**Data:**

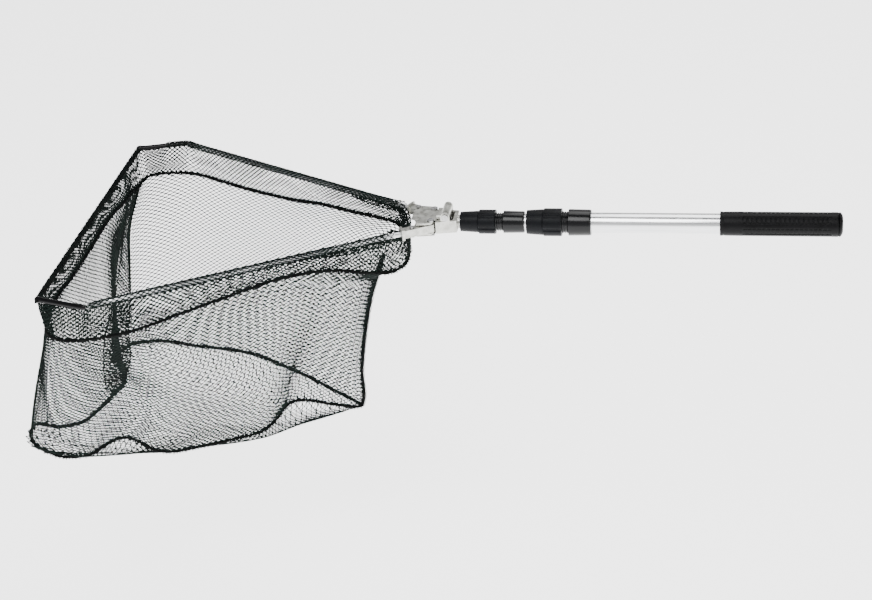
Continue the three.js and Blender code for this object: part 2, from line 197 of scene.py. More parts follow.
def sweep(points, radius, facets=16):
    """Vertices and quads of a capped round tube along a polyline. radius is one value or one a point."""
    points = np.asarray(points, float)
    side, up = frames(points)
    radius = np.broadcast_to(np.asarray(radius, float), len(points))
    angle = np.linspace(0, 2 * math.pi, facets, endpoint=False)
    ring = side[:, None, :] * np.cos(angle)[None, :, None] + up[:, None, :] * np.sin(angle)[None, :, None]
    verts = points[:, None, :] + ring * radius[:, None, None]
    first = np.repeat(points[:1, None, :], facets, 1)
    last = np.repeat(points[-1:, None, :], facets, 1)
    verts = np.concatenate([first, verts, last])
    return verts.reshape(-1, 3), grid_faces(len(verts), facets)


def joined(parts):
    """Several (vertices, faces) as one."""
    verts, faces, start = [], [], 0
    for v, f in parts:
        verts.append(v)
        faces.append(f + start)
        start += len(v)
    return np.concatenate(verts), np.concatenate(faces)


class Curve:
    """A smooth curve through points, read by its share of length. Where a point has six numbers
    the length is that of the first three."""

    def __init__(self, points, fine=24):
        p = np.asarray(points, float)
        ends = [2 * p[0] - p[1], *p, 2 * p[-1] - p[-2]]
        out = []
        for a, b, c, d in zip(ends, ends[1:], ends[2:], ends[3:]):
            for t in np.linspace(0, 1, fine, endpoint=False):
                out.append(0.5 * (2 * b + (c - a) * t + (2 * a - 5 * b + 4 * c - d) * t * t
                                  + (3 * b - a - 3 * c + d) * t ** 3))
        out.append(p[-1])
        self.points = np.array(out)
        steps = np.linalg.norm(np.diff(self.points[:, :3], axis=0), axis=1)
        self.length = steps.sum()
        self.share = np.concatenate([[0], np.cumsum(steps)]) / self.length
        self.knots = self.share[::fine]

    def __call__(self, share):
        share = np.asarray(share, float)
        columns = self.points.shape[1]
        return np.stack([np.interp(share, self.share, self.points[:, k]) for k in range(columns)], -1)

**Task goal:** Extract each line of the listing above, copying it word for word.

**Written solution:**
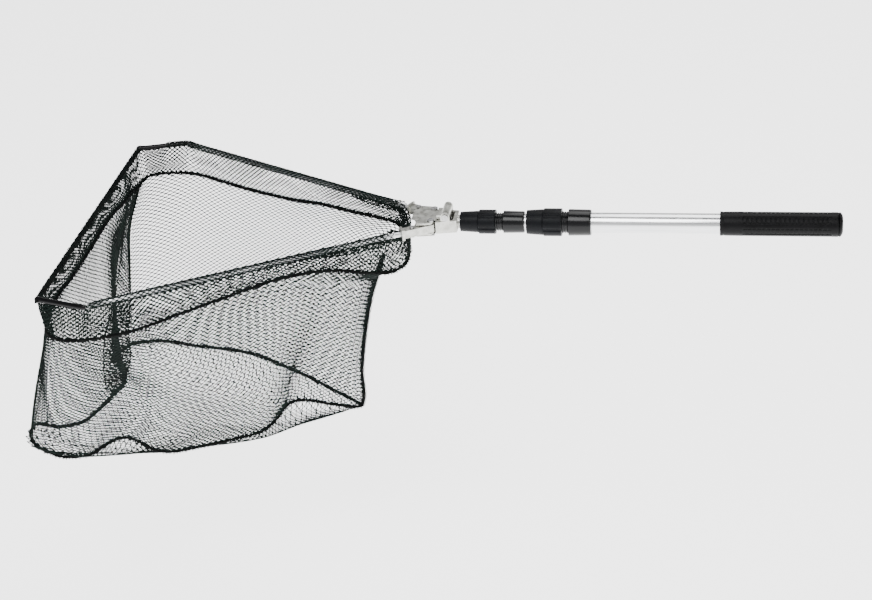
Continue the three.js and Blender code for this object: part 2, from line 197 of scene.py. More parts follow.
def sweep(points, radius, facets=16):
    """Vertices and quads of a capped round tube along a polyline. radius is one value or one a point."""
    points = np.asarray(points, float)
    side, up = frames(points)
    radius = np.broadcast_to(np.asarray(radius, float), len(points))
    angle = np.linspace(0, 2 * math.pi, facets, endpoint=False)
    ring = side[:, None, :] * np.cos(angle)[None, :, None] + up[:, None, :] * np.sin(angle)[None, :, None]
    verts = points[:, None, :] + ring * radius[:, None, None]
    first = np.repeat(points[:1, None, :], facets, 1)
    last = np.repeat(points[-1:, None, :], facets, 1)
    verts = np.concatenate([first, verts, last])
    return verts.reshape(-1, 3), grid_faces(len(verts), facets)


def joined(parts):
    """Several (vertices, faces) as one."""
    verts, faces, start = [], [], 0
    for v, f in parts:
        verts.append(v)
        faces.append(f + start)
        start += len(v)
    return np.concatenate(verts), np.concatenate(faces)


class Curve:
    """A smooth curve through points, read by its share of length. Where a point has six numbers
    the length is that of the first three."""

    def __init__(self, points, fine=24):
        p = np.asarray(points, float)
        ends = [2 * p[0] - p[1], *p, 2 * p[-1] - p[-2]]
        out = []
        for a, b, c, d in zip(ends, ends[1:], ends[2:], ends[3:]):
            for t in np.linspace(0, 1, fine, endpoint=False):
                out.append(0.5 * (2 * b + (c - a) * t + (2 * a - 5 * b + 4 * c - d) * t * t
                                  + (3 * b - a - 3 * c + d) * t ** 3))
        out.append(p[-1])
        self.points = np.array(out)
        steps = np.linalg.norm(np.diff(self.points[:, :3], axis=0), axis=1)
        self.length = steps.sum()
        self.share = np.concatenate([[0], np.cumsum(steps)]) / self.length
        self.knots = self.share[::fine]

    def __call__(self, share):
        share = np.asarray(share, float)
        columns = self.points.shape[1]
        return np.stack([np.interp(share, self.share, self.points[:, k]) for k in range(columns)], -1)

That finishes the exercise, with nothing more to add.